As vaccination against COVID-19 will become increasingly available, rumors surrounding the safety and side-effects of these vaccines are spreading—especially as it relates to fertility and pregnancy. We join with the CDC and the American College of Obstetricians & Gynecologists to dispel these rumors and share their expert guidance for those with questions or concerns about vaccination.
Recently, a rumor was spread across social media and news sites emanating from unsubstantiated blog posts where purported former Pfizer and GlaxoSmithKline insiders suggested certain elements in the recently approved Pfizer vaccine against COVID-19 caused a woman’s body to attack a certain protein which is critical in the development of the placenta, rendering them infertile. These claims have been evaluated and roundly found to be misleading and false by the World Health Organization, the CDC, Reuters, the NYTimes, and many others.
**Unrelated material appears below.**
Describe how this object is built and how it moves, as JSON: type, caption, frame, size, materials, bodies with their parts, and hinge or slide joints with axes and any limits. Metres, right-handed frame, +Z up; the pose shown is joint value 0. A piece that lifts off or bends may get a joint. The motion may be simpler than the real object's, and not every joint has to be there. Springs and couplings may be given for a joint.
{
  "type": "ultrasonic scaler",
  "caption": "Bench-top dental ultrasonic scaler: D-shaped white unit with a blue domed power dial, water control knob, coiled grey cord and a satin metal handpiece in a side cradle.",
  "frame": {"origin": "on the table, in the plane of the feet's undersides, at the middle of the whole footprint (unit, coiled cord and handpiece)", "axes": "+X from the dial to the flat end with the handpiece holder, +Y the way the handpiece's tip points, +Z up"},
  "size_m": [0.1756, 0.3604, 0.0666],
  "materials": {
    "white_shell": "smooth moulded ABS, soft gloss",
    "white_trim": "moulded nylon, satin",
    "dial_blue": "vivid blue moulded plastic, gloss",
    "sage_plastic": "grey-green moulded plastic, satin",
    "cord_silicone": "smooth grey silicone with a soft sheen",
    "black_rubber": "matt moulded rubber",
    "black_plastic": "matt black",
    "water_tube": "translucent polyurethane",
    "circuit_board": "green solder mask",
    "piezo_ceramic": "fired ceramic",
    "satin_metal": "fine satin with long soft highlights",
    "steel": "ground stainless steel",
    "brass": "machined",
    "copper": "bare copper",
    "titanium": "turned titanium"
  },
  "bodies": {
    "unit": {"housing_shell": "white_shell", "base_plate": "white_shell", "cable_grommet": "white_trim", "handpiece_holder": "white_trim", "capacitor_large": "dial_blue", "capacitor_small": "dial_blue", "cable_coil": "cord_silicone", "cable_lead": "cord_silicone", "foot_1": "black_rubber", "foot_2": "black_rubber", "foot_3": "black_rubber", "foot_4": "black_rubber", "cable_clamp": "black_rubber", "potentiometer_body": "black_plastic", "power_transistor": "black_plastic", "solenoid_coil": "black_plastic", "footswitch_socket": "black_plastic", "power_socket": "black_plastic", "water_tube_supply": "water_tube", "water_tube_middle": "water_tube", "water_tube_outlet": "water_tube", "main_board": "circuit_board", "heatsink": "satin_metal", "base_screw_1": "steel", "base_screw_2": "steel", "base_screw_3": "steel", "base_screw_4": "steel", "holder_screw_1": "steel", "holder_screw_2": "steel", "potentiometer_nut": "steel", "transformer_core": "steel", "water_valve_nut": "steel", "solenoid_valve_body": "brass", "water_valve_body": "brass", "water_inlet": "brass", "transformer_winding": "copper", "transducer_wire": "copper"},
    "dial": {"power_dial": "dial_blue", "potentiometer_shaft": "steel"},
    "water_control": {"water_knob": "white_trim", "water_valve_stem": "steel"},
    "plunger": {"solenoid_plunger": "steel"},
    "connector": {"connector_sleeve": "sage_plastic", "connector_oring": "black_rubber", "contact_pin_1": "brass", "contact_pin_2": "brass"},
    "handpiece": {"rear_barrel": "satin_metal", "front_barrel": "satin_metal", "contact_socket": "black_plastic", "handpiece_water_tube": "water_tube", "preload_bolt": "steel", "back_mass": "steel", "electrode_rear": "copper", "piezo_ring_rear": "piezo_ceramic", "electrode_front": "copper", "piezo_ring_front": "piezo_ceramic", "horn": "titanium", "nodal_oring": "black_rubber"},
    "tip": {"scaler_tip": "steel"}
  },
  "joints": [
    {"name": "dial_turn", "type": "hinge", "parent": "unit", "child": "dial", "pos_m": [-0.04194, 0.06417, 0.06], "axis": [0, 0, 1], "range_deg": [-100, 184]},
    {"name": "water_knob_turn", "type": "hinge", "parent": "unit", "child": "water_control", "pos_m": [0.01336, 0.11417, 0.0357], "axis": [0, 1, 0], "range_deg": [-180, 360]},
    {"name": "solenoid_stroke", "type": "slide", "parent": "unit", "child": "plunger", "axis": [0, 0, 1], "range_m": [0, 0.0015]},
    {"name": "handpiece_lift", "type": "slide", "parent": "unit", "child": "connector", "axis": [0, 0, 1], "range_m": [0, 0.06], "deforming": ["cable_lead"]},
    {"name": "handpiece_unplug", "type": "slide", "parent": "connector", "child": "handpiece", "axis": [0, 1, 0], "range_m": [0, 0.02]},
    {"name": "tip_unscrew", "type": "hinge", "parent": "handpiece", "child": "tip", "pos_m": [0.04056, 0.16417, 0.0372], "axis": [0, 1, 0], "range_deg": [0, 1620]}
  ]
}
There is no evidence or connection in either the FDA-approved Pfizer vaccine or the Moderna vaccine still being evaluated for FDA approval that any such connection—or anything threating reproductive health—exists.
Many have shared concerns over how quickly these vaccines have gone through development, testing, and approval for widespread use. While the speed of development has, indeed, been unprecedented, so too has the need. Pharmaceutical companies around the world were driven by an urgent global need for a solution, and the speed at which these vaccines have been developed is a testament to both the need and their commendable drive. These vaccines have been widely tested and rigorously evaluated by both the FDA and the CDC’s Advisory Committee on Immunization Practices, and have been deemed safe for use once available.
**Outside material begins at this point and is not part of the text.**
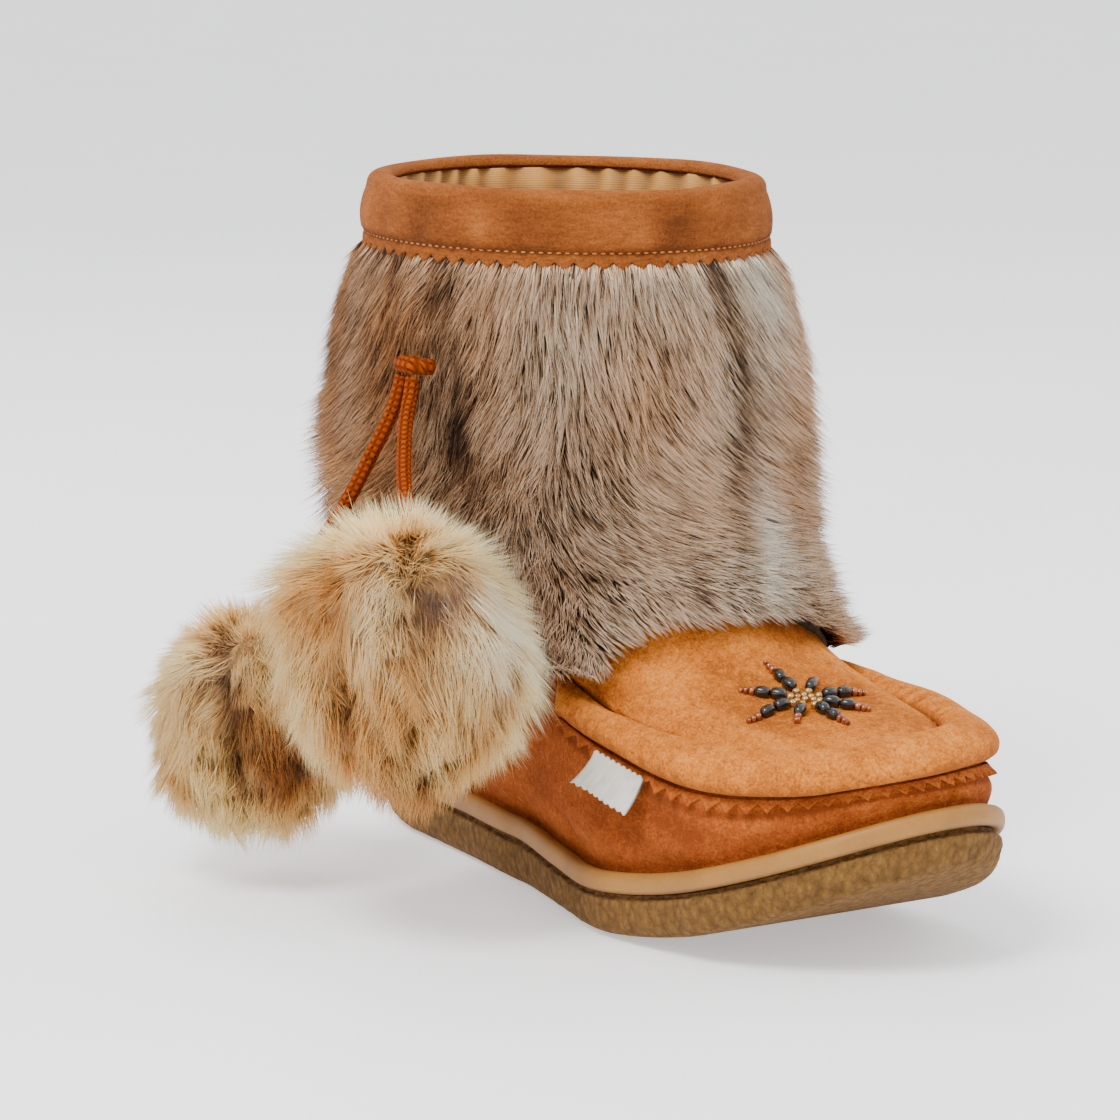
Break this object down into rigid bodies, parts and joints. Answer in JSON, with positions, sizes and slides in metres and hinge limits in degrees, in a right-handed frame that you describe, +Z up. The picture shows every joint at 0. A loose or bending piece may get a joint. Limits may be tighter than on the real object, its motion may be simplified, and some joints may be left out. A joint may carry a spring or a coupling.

As with most vaccinations, there are certainly side-effects to be expected. While the Pfizer COVID vaccine is no different, the notion that more people will die from a vaccination than from the disease is alarmingly false. Those who have received the vaccine report common side effects lasting a few days after the second dose and typically including soreness at the injection site, tiredness, headache, muscle pain, chills, joint pain, and mild fever. As this is a concern of many, the CDC has even created the V-Safe program to promote widespread communication sharing about side-effects after vaccination.
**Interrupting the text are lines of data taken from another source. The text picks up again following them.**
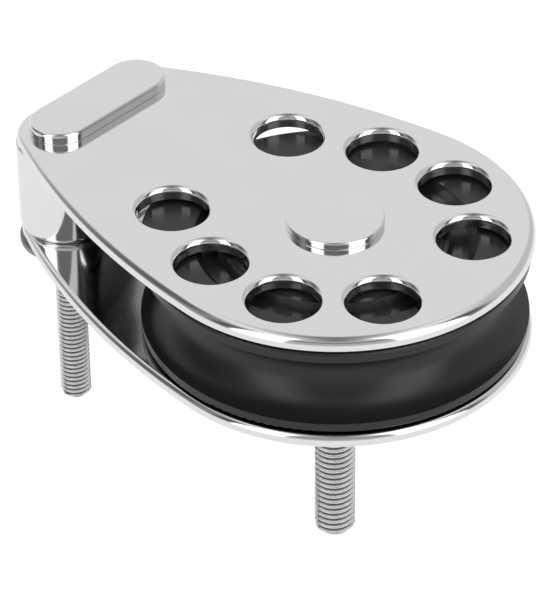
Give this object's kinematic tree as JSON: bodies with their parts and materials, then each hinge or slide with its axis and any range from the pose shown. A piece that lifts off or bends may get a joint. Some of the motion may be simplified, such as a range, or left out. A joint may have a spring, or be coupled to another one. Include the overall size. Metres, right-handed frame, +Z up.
{
  "type": "deck block",
  "caption": "Flat deck block that turns a rope round a large grooved sheave between polished teardrop cheek plates, with studs that bolt through the deck.",
  "frame": {"origin": "on the sheave's axle line at deck level, the underside of the feet", "axes": "+X towards the round nose, away from the tail spacer; +Z up from the deck"},
  "size_m": [0.1761, 0.122, 0.123],
  "materials": {
    "polished_steel": "mirror-polished stainless steel",
    "plain_steel": "fine-turned stainless steel",
    "threaded_steel": "rolled thread, dull stainless steel",
    "black_anodised": "satin black hard-anodised, finely turned",
    "black_plastic": "matte black",
    "screw_steel": "dull stainless steel",
    "cage_plastic": "ivory, matte",
    "roller_plastic": "dark amber, smooth",
    "ball_plastic": "white, smooth"
  },
  "bodies": {
    "frame": {"top_plate": "polished_steel", "base_plate": "polished_steel", "tail_spacer": "polished_steel", "tail_cap": "polished_steel", "tail_foot": "plain_steel", "tail_studs": "threaded_steel", "axle": "plain_steel", "axle_cap": "polished_steel", "axle_foot": "plain_steel", "axle_stud": "threaded_steel", "inner_sleeve": "plain_steel", "upper_race": "plain_steel", "lower_race": "plain_steel"},
    "sheave_wheel": {"sheave": "black_anodised", "outer_bush": "plain_steel", "upper_cover": "black_plastic", "lower_cover": "black_plastic", "upper_cover_screws": "screw_steel", "lower_cover_screws": "screw_steel"},
    "roller_ring": {"roller_cage": "cage_plastic", "rollers": "roller_plastic"},
    "upper_ball_ring": {"upper_ball_cage": "cage_plastic", "upper_balls": "ball_plastic"},
    "lower_ball_ring": {"lower_ball_cage": "cage_plastic", "lower_balls": "ball_plastic"}
  },
  "joints": [
    {"name": "sheave_spin", "type": "hinge", "parent": "frame", "child": "sheave_wheel", "pos_m": [0, 0, 0.022], "axis": [0, 0, 1], "continuous": true},
    {"name": "roller_ring_spin", "type": "hinge", "parent": "frame", "child": "roller_ring", "pos_m": [0, 0, 0.022], "axis": [0, 0, 1], "continuous": true},
    {"name": "upper_ball_ring_spin", "type": "hinge", "parent": "frame", "child": "upper_ball_ring", "pos_m": [0, 0, 0.022], "axis": [0, 0, 1], "continuous": true},
    {"name": "lower_ball_ring_spin", "type": "hinge", "parent": "frame", "child": "lower_ball_ring", "pos_m": [0, 0, 0.022], "axis": [0, 0, 1], "continuous": true}
  ],
  "couplings": [
    {"joint": "roller_ring_spin", "follows": "sheave_spin", "ratio": 0.57895},
    {"joint": "upper_ball_ring_spin", "follows": "sheave_spin", "ratio": 0.5},
    {"joint": "lower_ball_ring_spin", "follows": "sheave_spin", "ratio": 0.5}
  ]
}
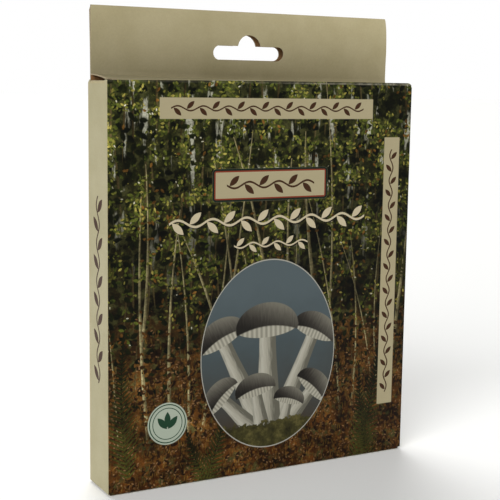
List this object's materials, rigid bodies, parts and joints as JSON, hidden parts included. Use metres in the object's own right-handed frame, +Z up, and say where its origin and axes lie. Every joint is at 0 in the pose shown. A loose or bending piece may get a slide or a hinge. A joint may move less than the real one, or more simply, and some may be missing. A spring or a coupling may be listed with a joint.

The decision of who should receive the vaccination first is important to making sure we help those most in need first. Once more widely available, it is important to seek trustworthy information and educate yourself so that you can make your own informed, personal vaccination decisions confidently, and based on facts.
The CDC has made it clear that the U.S. Vaccine safety system works, and that the many monitors and federal participants will continue to rely on trustworthy science, evidence-based clinical trials, and advanced and developing monitoring systems to make sure that any vaccine made available is safe. Further, the global response to this need and sheer volume of data from various clinical trials around the world means that we are gaining a better understanding of ways to minimize or more clearly define any expected side-effects every day. Though this is all excellent news, it remains critical to stay informed and connected to trustworthy sources of information throughout the pandemic. Axia Women’s Health is dedicated to remaining that source for our patients, and your providers welcome any concerns or questions you may have about your unique situation.
As exciting and relieving it is to have the discourse shifting in a positive direction as we talk about vaccination and returning to “normal” life, we join with the CDC and other experts to remind you that we all need to continue to practice COVID-19 safety protocols until such time as our vaccination response and community spread is under control. Our offices and providers will continue to adhere to these protocols to ensure you always have safe access to care, and we ask that you refresh yourself on these measures prior to your next appointment.